If you have no intention of advancing academically in your current field (pursuing a PhD) and you have no interest in doing a paper or conference, let it go. I defended my MSc thesis and ended up bailing afterwards, abandoning several papers for personal reasons. I felt really guilty about it at the time as my MSc supervisor really wanted me to finish them. In the end it was the best decision for me and had no effect on my career, which is in the field I was studying.
posted by fimbulvetr at 6:49 AM on September 29, 2017 [4 favorites]


Response by poster: Huh, yeah, reading over my question again I think it's pretty clear that I don't want to stay, as things stand now.

I don't know if I want to leave this field for good. I think that my supervisor's death has left things a little emotionally fraught and it would be best for me to take a step back and reevaluate after some time.
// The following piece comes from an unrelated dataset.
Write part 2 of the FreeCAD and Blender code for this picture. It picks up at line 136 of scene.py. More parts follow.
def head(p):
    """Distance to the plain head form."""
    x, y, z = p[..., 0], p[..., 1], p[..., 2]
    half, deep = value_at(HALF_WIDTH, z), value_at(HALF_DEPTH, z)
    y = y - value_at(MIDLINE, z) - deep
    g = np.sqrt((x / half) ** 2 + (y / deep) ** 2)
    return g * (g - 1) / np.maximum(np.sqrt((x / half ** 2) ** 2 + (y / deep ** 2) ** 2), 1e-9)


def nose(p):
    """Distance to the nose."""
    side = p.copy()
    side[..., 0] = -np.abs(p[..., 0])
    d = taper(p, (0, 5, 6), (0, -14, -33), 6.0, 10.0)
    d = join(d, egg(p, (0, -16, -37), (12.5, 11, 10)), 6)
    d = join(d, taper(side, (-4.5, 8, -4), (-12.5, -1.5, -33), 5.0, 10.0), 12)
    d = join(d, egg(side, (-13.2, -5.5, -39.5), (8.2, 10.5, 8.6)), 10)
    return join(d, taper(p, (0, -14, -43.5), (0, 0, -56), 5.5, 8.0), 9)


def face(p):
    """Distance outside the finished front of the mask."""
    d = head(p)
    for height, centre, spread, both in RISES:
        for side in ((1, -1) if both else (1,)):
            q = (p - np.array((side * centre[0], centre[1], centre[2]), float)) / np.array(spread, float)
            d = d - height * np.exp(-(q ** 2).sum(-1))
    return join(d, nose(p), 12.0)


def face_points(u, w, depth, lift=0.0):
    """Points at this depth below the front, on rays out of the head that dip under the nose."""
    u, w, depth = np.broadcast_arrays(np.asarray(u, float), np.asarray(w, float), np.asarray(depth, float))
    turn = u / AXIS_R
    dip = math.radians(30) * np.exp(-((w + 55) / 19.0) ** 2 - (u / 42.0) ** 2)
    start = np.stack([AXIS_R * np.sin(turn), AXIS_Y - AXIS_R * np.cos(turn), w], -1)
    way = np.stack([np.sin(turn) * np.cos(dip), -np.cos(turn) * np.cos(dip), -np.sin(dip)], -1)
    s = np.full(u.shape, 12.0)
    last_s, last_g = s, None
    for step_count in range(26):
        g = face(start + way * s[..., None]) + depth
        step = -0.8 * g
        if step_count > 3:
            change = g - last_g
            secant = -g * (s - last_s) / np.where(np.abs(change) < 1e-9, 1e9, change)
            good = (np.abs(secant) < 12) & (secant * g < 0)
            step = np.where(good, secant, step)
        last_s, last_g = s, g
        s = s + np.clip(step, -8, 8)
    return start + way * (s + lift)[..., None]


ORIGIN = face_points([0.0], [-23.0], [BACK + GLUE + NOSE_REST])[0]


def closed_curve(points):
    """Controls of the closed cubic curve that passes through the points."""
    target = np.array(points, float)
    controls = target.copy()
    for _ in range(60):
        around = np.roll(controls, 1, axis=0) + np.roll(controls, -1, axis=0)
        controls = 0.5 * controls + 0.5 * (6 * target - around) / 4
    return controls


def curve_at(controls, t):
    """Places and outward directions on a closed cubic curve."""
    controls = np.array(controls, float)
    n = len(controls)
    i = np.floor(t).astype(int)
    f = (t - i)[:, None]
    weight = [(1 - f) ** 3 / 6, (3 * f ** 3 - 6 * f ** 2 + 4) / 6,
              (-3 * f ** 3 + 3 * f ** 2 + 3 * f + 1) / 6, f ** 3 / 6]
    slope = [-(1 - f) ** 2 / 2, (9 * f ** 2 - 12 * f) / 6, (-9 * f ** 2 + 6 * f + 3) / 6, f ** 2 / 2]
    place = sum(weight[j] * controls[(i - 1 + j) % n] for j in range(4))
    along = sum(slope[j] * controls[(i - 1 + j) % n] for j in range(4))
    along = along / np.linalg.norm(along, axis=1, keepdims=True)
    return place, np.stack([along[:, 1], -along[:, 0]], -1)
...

When this new job came up it seemed to me like a good way to do so (still working in a research environment, on a project with a finite end date, with the chance to pick up some interesting new skills).

If it turned out that, in a few years' time, I wanted to return to my current field and pursue a PhD (in which case my starting point would probably be reconnecting with OC), would the benefit of having that extra bit of publication history be worth sticking it out?
posted by btfreek at 11:03 AM on September 29, 2017


It absolutely would. Especially if you do not otherwise have first-author papers from your master's. Personally, I am very unlikely to offer a position in my lab to someone who has already done a master's elsewhere but has no papers from it.
posted by grouse at 11:28 AM on September 29, 2017 [5 favorites]


If you derive any benefit from staying the month, then I would say stay (one-two months is not a very long time in the grand scheme of things). But if there's no benefit to you staying, then don't.

I think you will be fine either way.
posted by mskyle at 11:52 AM on September 29, 2017 [1 favorite]


I transitioned from a MSc to a PhD lab (different labs) right away; took some time off between the PhD and the postdoc.

Definitely recommend taking a little time just for yourself between positions.